The slow migration of Smirnov's technology to the United States began in 1991, at a KGB-sponsored conference in Moscow intended to market once-secret Soviet technology to the world. Smirnov's claims of mind control piqued the interest of Chris and Janet Morris -- former science-fiction writers turned Pentagon consultants who are now widely credited as founders of the Pentagon's "non-lethal" weapons concept.


I'm not sure whether I'm more anxious about the thought that these things probably don't work or that they just might....
 
 
Closed for Business Time
15:49 / 16.10.07
[...]subliminal images (pseudo-science two!)

Why do you say that? Priming, a basic method in for instance social cognition research, is basically measuring the effect of exposure to subliminal stimuli like images and words on attitude and behaviour. It's not exactly mind-control or mind-reading, but it's not pseudo-science.
 
 
Quantum
16:00 / 16.10.07
grant, why do your links so often scare me?
 
 
grant
16:16 / 16.10.07
subliminal images (pseudo-science two!)

Why do you say that?


I was thinking more along the lines of the overstated claims of subliminal advertising.

Evidently, this stuff does something in this context - but the famous flashing of the "buy popcorn!" message on the movie screens didn't.
 
 
Closed for Business Time
18:55 / 16.10.07
I read the Wired article, and when even that sounded sceptical, you know it's pretty fluffy.

In as few words of my words as possible, it's pure patter from some dodgy-sounding psychometricians and physiologists that seem* to mix attitude scaling, suggestion/persuasion research and some kind of propped up EEG readings to claim that by measuring reaction times and EEG potentials they can suss out if a person is a threat. Somehow.
The insidious thing is that this probably reads like science to a lot of people, and no wonder, how would most of us know the difference?

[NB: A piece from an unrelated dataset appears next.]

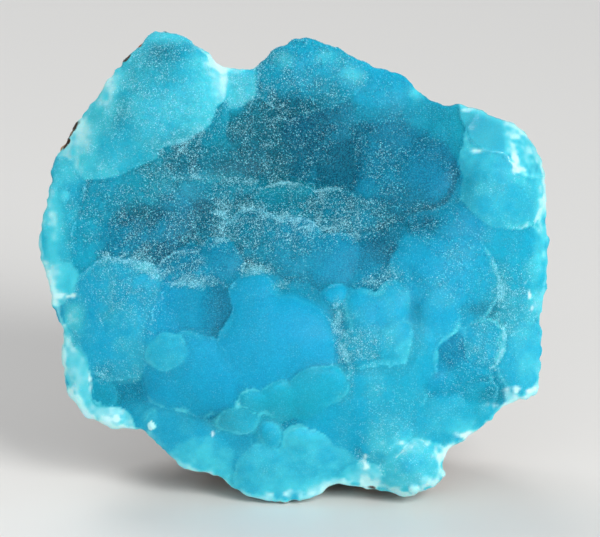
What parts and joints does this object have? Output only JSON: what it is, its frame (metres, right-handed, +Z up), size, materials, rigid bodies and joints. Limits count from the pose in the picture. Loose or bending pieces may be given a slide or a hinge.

I tried the scientific publications link on the Institute's pages, it said Sorry for the inconveience, we are working on this page at the moment.

*Their methods seemingly being trade-secrets, it's impossible to try know exactly what protocols they're using, if any.
 
 
Evil Scientist
09:17 / 18.10.07
From the Wired article:

The terrorist's response to the scrambled image involuntarily differs from the innocent person's, according to the theory.

Or, y'know, someone with opinions that might be similar to what-ever the terrorist profile is they're using on a subconcious level but who isn't, in fact, a terrorist.

It's very very Thought Police isn't it? Learn to think in the right way or be denied access to the country. As is pointed out at the end of that article:

The problem, he said, is that there is no science he is aware of that can produce the specificity or sensitivity to pick out a terrorist, let alone influence behavior. "We're still working at the level of how rats learn that light predicts food," he explained. "That's the level of modern neuroscience."

Which should really be putting Homeland Security off the idea of using these things, but probably won't.
 
 
Closed for Business Time
12:16 / 05.12.07
The tin-foil hat crew has been vindicated!

From the abstract: We investigate the efficacy of three aluminum helmet designs on a sample group of four individuals. Using a network analyser, we find that although on average all helmets attenuate invasive radio frequencies in either directions (either emanating from an outside source, or emanating from the cranium of the subject), certain frequencies are in fact greatly amplified. These amplified frequencies coincide with radio bands reserved for government use according to the Federal Communication Commission (FCC).
 
 
Axolotl
13:06 / 05.12.07
Surely they've not been vindicated. The study suggests that wearing the tinfoil helmet in fact renders you more vulnerable to (alleged) governmental brain tampering.
 
 
Closed for Business Time
13:42 / 05.12.07
Aha! You fail to realise that the combination of the average claim of a tin-foil hatter ("voices in my head!") and the verifiable amplification of Govment frequencies lend credence to their claims.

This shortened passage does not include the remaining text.